Migration causing temporary table lock
Incident Report for Flagsmith
Postmortem

Root Cause

At 13:15 UTC on 03 Feb 2022, we began deploying a routine release of the Flagsmith application to our production SaaS environment. This release included a database migration which added a new unique index to one of our tables which holds information about multivariate values for features. When the migration was run in our other environments we noticed no ill effects from the addition of the index, however, in production where we have substantially more data this index took longer to add than anticipated and required a full table lock during that period. 

Downtime

Our monitoring shows that the application was unresponsive for a period of just under 2 minutes while the migration was running. 

Long Term Remediation

To improve on this in the future, we are planning to upgrade our version of Django to allow us to easily add indexes concurrently.

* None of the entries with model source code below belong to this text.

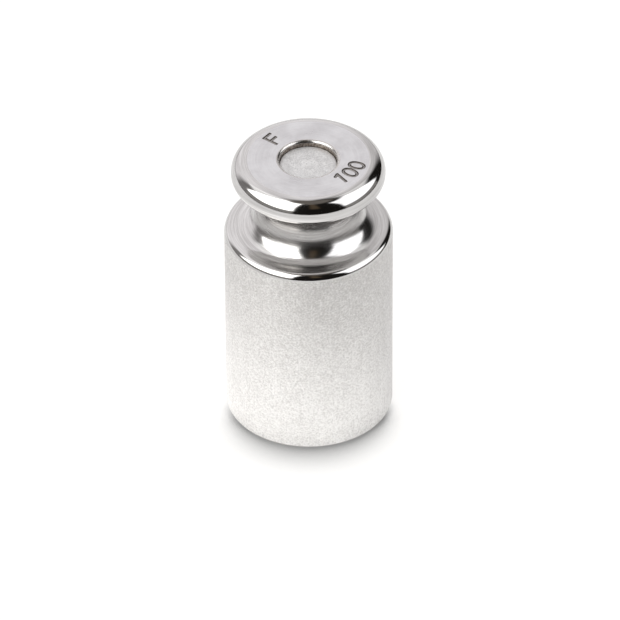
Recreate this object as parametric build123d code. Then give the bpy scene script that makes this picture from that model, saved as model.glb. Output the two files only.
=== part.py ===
"""A 100 gram knob weight: turned body, seal plug and the adjusting shot in its cavity.

Millimetres, +Z up, origin at the centre of the base.
"""

import os
from math import asin, cos, pi, radians, sin, sqrt, tan

from build123d import *

# Outside of the turned body, from the base up.
body_diameter = 22.0
base_edge_radius = 0.25
shoulder_height = 28.67
shoulder_slope = 7.5

# The polished shoulder edge starts in a crisp line round the side, leans in and rolls over.
shoulder_edge_height = 0.80
shoulder_edge_lean = 21.0
shoulder_edge_radius = 0.95

# The neck is one round groove, with a short land between its lower and upper halves.
neck_diameter = 12.7
cove_radius = 3.5
neck_land = 0.1

# The knob's underside slopes up from the groove to a rim with two roundings.
knob_diameter = 20.1
underside_slope = 32.0
rim_lower_radius = 1.45
rim_land = 0.03
rim_upper_radius = 2.1

# Bore in the knob, from the mouth down to the drilled adjusting cavity.
bore_diameter = 7.5
mouth_edge_radius = 0.42
groove_depth = 0.35
groove_width = 0.7
seat_width = 0.5
cavity_depth = 15.9
drill_point_angle = 118.0

# Seal plug, peened out into the groove once the weight is adjusted.
plug_recess = 0.8
plug_thickness = 2.0
plug_edge_radius = 0.12
plug_clearance = 0.03

# Adjusting shot: rings of balls, each in the gaps of the last, round a middle column.
shot_diameter = 2.0
shot_layers = 3
shot_clearance = 0.03

# Radii and heights that follow from the sizes above.
edge_line_height = shoulder_height - shoulder_edge_height
shoulder_radius = body_diameter / 2 - shoulder_edge_height * tan(radians(shoulder_edge_lean))
shoulder_width = shoulder_radius - neck_diameter / 2
shoulder_foot_height = shoulder_height + shoulder_width * tan(radians(shoulder_slope))
foot_reach = tan(radians(90 - shoulder_slope) / 2)
corner_reach = tan(radians(90 - underside_slope) / 2)
groove_height = cove_radius * (foot_reach + corner_reach) + neck_land
neck_corner_height = shoulder_foot_height + groove_height
underside_width = (knob_diameter - neck_diameter) / 2
rim_corner_height = neck_corner_height + underside_width * tan(radians(underside_slope))
knob_top = rim_corner_height + rim_lower_radius * corner_reach + rim_land + rim_upper_radius
plug_face = knob_top - plug_recess
plug_seat = plug_face - plug_thickness
groove_middle = plug_seat + plug_thickness / 2
bore_radius = bore_diameter / 2
cavity_radius = bore_radius - seat_width
cavity_floor = plug_seat - cavity_depth
drill_slope = radians(90 - drill_point_angle / 2)
cavity_tip = cavity_floor - cavity_radius * tan(drill_slope)


def turned(half_section):
    """Turn a half section, given as rows of radius, height and corner rounding."""
    corners = [(radius, height) for radius, height, _ in half_section]
    roundings = [rounding for _, _, rounding in half_section]
    outline = FilletPolyline(*corners, radius=roundings, close=True)
    return revolve(Plane.XZ * make_face(outline), Axis.Z)


def body():
    """One bar turned outside, then drilled, bored and grooved from the knob's top."""
    outside = [
        (0, 0, 0),
        (body_diameter / 2, 0, base_edge_radius),
        (body_diameter / 2, edge_line_height, 0),
        (shoulder_radius, shoulder_height, shoulder_edge_radius),
        (neck_diameter / 2, shoulder_foot_height, cove_radius),
        (neck_diameter / 2, neck_corner_height, cove_radius),
        (knob_diameter / 2, rim_corner_height, rim_lower_radius),
        (knob_diameter / 2, knob_top, rim_upper_radius),
    ]
    inside = [
        (bore_radius, knob_top, mouth_edge_radius),
        (bore_radius, groove_middle + groove_width / 2, 0),
        (bore_radius + groove_depth, groove_middle + groove_width / 2, 0),
        (bore_radius + groove_depth, groove_middle - groove_width / 2, 0),
        (bore_radius, groove_middle - groove_width / 2, 0),
        (bore_radius, plug_seat, 0),
        (cavity_radius, plug_seat, 0),
        (cavity_radius, cavity_floor, 0),
        (0, cavity_tip, 0),
    ]
    return turned(outside + inside)


def seal_plug():
    """Soft disc that rests on the seat, its middle spread into the groove all round."""
    plug_radius = bore_radius - plug_clearance
    bead_radius = plug_radius + groove_depth
    bead_half_width = groove_width / 2 - plug_clearance
    return turned(
        [
            (0, plug_seat, 0),
            (plug_radius, plug_seat, 0),
            (plug_radius, groove_middle - bead_half_width, 0),
            (bead_radius, groove_middle - bead_half_width, 0),
            (bead_radius, groove_middle + bead_half_width, 0),
            (plug_radius, groove_middle + bead_half_width, 0),
            (plug_radius, plug_face, plug_edge_radius),
            (0, plug_face, 0),
        ]
    )


def shot_places():
    """Centres of the balls, the lowest of them on the drill point's cone."""
    pitch = shot_diameter + shot_clearance
    ring_radius = cavity_radius - pitch / 2
    around = int(pi / asin(pitch / 2 / ring_radius))
    sideways = 2 * ring_radius * sin(pi / around / 2)
    ring_rise = sqrt(pitch**2 - sideways**2)
    column_start = cavity_tip + pitch / 2 / cos(drill_slope)
    ring_start = column_start + ring_radius * tan(drill_slope)
    places = []
    for layer in range(shot_layers):
        for ball in range(around):
            turn = 2 * pi * (ball + layer / 2) / around
            height = ring_start + layer * ring_rise
            places.append((ring_radius * cos(turn), ring_radius * sin(turn), height))
        if ring_radius >= pitch:
            places.append((0, 0, column_start + layer * pitch))
    return places


def adjusting_shot():
    """One steel ball at each place."""
    return [Pos(*place) * Sphere(shot_diameter / 2) for place in shot_places()]


nodes = {"body": body(), "seal_plug": seal_plug()}
for number, ball in enumerate(adjusting_shot(), start=1):
    nodes[f"adjusting_shot_{number:02d}"] = ball

os.makedirs("parts", exist_ok=True)
for name, shape in nodes.items():
    shape.label = name
    export_step(shape, f"parts/{name}.step")
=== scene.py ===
"""Looks of a 100 gram knob weight: blasted and polished steel body, peened seal plug, ball shot."""
import math
from collections import namedtuple

import bmesh
import bpy
from mathutils import Matrix, Vector
from mathutils.geometry import delaunay_2d_cdt


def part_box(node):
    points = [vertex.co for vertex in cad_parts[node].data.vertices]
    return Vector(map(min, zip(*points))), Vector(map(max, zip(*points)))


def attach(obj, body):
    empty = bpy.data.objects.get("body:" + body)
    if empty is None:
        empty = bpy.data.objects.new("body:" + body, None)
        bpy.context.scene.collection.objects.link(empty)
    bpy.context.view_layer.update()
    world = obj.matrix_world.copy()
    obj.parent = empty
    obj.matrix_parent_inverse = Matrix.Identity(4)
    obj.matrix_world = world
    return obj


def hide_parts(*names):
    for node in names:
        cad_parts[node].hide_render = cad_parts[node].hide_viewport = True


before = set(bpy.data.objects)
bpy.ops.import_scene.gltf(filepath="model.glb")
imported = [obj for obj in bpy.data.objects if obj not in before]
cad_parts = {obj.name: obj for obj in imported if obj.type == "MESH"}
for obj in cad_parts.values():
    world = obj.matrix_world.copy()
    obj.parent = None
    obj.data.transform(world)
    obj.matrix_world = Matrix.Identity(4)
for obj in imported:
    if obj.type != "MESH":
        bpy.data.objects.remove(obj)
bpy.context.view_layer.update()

# ---------------------------------------------------------------- the turned body
# One bar of stainless steel, turned outside, then drilled, bored and grooved
# from the knob's top. The side is blasted matt, the knob's top keeps its faced
# lines, and the groove, the rim and the shoulder's edge are polished over the turning.
mm = 0.001
body_low, body_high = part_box("body")
body_radius = body_high.x / mm
knob_top = body_high.z / mm
base_edge = 0.25
shoulder_height = 28.67
shoulder_slope = math.radians(7.5)
shoulder_edge_height = 0.80
shoulder_edge_lean = math.radians(21)
shoulder_edge = 0.95
neck_radius = 6.35
neck_land = 0.1
cove = 3.5
knob_radius = 10.05
underside_slope = math.radians(32)
rim_lower = 1.45
rim_upper = 2.1
edge_line_height = shoulder_height - shoulder_edge_height
shoulder_radius = body_radius - shoulder_edge_height * math.tan(shoulder_edge_lean)
shoulder_foot = shoulder_height + (shoulder_radius - neck_radius) * math.tan(shoulder_slope)
foot_reach = math.tan((math.pi / 2 - shoulder_slope) / 2)
corner_reach = math.tan((math.pi / 2 - underside_slope) / 2)
neck_corner = shoulder_foot + cove * (foot_reach + corner_reach) + neck_land
rim_corner = neck_corner + (knob_radius - neck_radius) * math.tan(underside_slope)

bore_radius = 3.75
mouth_edge = 0.42
recess_depth = 0.8
plug_thickness = 2.0
seal_groove_half = 0.35
seal_groove_depth = 0.35
seat_width = 0.5
cavity_depth = 15.9
drill_point = math.radians(31)
plug_face = knob_top - recess_depth
plug_seat = plug_face - plug_thickness
seal_groove_middle = plug_seat + plug_thickness / 2
cavity_radius = bore_radius - seat_width
cavity_floor = plug_seat - cavity_depth
cavity_tip = cavity_floor - cavity_radius * math.tan(drill_point)

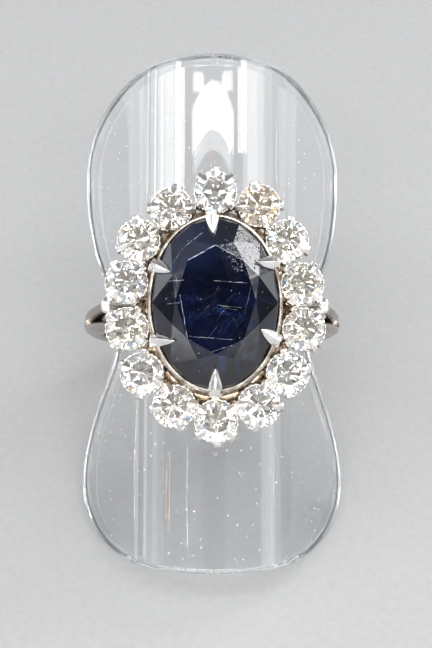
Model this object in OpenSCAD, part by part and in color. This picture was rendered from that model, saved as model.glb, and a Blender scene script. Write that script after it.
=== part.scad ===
// An oval cluster ring on its clear ring stand, in millimetres, resting as the pair rests by itself.
// Head frame: X across the finger, Y along the finger, Z out from the bore's axis through the head.
// Stand frame: Z along the bent sheet, -Y through the ring's head. The row frame has +Z up from the floor.

/* [Band] */
// Inside diameter of the ring
bore_d = 17.6; // [16:0.1:20]
// Thickness of the band
band_wall = 1.5; // [1.1:0.1:2]
// Width of the band at the back
band_w = 1.8; // [1.4:0.1:2.6]
// Width of each strand of a forked shoulder
strand_w = 0.95; // [0.7:0.05:1.2]
// Angle at which each strand turns away from the middle of the band
strand_spread = 4.1; // [2:0.1:6]
// Width of the riser that carries the head from each strand
riser_w = 0.9; // [0.6:0.05:1.2]

/* [Sapphire] */
// Length of the sapphire, along the finger
sapphire_l = 12.5; // [11:0.1:13.5]
// Width of the sapphire
sapphire_w = 9.2; // [8:0.1:10]
// Height of the sapphire's crown
sapphire_crown = 1.5; // [1.1:0.05:1.9]
// Depth of the sapphire's pavilion
sapphire_pavilion = 3.9; // [3:0.1:4.1]
// Height of the sapphire's girdle over the bore
girdle_rise = 4.6; // [4.4:0.1:5.4]

/* [Diamonds] */
// Diameter of each round diamond
diamond_d = 3.0; // [2.7:0.05:3.1]
// Height of a diamond's crown
diamond_crown = 0.48; // [0.35:0.01:0.6]
// Depth of a diamond's pavilion
diamond_pavilion = 1.25; // [1:0.05:1.35]
// How far the diamonds' girdles lie below the sapphire's
halo_drop = 1.4; // [1:0.05:1.7]
// Space between the sapphire's girdle and the diamonds' edges
halo_gap = 0.6; // [0.5:0.05:1]
// More of that space at the head's two ends
halo_end = 0.18; // [0:0.02:0.3]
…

We will also be monitoring more carefully for future index additions and checking whether they will require a table lock. Finally, we will be looking at making our staging environment more representative of production in terms of data so that we can catch issues such as this in the future.

Posted Feb 03, 2022 - 13:59 UTC

Resolved
We've resolved an issue with a database migration that caused a temporary full table lock when modifying an index. Total outage was around 70 seconds. We're going to investigate the root cause and provide an update when it's ready.
Posted Feb 03, 2022 - 13:25 UTC
This incident affected: Core API and Admin Dashboard.